A plethora of historical narratives and articles poses a valid broad question concerning the Pacific War at the strategic level. The bifurcation of the American command structure in the war with Japan has valuable lessons and insight for military and civil strategic level leadership today and in the future. It also warrants noting that leaders should not religiously adhere to this principle regardless of each war’s unique physical and therefore operational (and tactical) context. Doctrine is malleable by design and intention. At the strategic level, logistical and communication lines relating to distances and geographical (including weather) considerations in conjunction with political realities influence command and control structure. That is unavoidable. Analysts of the Pacific War continue to fail to incorporate the full array of factors and elements leading to the SWPA’s establishment. Another common theme of Pacific War study is the hyperbolic conclusions of MacArthur due to his performance in the war’s opening weeks and months and his personal foibles.

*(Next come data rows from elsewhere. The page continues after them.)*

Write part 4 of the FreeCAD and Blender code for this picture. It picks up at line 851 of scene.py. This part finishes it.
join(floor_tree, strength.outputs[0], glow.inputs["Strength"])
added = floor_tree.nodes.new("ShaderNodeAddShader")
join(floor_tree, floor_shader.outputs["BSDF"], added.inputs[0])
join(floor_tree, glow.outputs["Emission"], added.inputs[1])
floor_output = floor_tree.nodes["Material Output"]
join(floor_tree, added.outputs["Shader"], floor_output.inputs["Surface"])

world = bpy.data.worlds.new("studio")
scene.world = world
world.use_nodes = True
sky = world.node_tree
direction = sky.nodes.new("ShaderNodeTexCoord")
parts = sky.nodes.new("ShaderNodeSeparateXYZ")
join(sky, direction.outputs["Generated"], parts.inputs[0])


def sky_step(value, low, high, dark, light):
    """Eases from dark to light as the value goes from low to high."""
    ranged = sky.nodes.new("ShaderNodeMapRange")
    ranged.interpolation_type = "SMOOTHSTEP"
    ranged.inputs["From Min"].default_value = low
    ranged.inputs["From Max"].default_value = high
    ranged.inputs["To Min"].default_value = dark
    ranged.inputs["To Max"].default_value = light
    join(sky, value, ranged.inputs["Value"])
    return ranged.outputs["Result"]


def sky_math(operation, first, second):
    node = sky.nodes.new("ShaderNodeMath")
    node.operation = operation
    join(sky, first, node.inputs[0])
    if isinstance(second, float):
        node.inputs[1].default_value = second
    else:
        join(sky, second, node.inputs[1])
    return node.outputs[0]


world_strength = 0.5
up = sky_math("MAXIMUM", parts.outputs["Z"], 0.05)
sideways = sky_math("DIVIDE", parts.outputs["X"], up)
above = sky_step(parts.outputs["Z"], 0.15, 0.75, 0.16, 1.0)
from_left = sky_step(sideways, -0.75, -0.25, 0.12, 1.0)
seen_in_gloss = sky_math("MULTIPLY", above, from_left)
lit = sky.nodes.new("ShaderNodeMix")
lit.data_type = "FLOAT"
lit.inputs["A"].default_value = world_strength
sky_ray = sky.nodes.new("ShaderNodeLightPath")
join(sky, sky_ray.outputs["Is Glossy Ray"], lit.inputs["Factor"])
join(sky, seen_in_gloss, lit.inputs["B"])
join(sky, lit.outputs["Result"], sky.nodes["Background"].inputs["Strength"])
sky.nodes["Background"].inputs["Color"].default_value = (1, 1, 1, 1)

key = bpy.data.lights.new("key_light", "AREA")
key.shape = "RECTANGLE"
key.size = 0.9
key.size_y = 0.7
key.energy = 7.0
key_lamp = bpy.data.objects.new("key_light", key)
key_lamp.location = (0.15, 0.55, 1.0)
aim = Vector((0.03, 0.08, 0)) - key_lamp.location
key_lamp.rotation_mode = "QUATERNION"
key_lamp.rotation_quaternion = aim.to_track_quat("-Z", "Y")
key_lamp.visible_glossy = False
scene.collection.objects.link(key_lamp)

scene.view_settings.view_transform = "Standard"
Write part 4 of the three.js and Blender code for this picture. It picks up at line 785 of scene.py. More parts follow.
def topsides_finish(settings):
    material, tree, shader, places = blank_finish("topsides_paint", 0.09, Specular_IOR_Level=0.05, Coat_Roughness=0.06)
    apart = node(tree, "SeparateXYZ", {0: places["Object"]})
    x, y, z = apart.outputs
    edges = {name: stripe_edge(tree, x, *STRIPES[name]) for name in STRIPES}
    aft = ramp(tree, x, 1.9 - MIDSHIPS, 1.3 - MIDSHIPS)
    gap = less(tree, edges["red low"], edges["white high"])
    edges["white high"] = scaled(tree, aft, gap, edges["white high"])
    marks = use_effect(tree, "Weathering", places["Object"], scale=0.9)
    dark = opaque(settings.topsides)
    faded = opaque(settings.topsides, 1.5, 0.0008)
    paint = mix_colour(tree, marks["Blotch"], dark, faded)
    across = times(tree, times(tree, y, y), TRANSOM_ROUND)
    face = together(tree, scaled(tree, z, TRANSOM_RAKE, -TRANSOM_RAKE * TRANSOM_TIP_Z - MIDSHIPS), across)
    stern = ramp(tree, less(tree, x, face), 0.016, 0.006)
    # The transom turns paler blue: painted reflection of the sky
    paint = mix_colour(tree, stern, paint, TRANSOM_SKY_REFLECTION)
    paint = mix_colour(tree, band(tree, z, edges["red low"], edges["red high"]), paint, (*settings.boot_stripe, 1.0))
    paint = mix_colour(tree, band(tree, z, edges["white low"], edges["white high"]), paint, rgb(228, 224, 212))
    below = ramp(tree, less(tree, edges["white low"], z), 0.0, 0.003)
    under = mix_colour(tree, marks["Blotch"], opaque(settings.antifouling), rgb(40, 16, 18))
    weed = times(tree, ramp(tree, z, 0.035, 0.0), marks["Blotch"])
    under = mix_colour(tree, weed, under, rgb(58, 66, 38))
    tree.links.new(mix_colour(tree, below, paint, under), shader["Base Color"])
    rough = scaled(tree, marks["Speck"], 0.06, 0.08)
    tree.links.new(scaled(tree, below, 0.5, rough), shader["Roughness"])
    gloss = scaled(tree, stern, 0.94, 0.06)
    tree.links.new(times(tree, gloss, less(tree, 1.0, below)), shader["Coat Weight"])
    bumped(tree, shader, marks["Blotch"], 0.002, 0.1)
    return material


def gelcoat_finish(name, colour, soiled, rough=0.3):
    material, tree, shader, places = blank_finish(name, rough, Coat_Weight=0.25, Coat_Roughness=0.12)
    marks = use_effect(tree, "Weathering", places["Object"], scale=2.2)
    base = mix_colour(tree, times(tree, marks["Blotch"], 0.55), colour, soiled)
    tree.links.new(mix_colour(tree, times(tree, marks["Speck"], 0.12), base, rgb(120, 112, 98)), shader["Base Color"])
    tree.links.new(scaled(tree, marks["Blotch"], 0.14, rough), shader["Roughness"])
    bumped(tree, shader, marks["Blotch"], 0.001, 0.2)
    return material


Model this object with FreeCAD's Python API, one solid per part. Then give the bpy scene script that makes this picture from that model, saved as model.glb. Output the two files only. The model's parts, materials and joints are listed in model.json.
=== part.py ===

Though MacArthur did himself no favors with instances of personal and professional missteps, his record was impressive. His ego was large and he could be scathing in interactions with subordinates. But researchers must contemplate the full spectrum of his personality and consider that some of his bombast was not for show, but to elicit a response and action from staff, subordinate commanders, and at times his superiors in support of his troops. The researcher’s positive or critical conclusion would acknowledge that he was human with all the failures common to all human beings but within the context of a world war and the burden of strategic level command.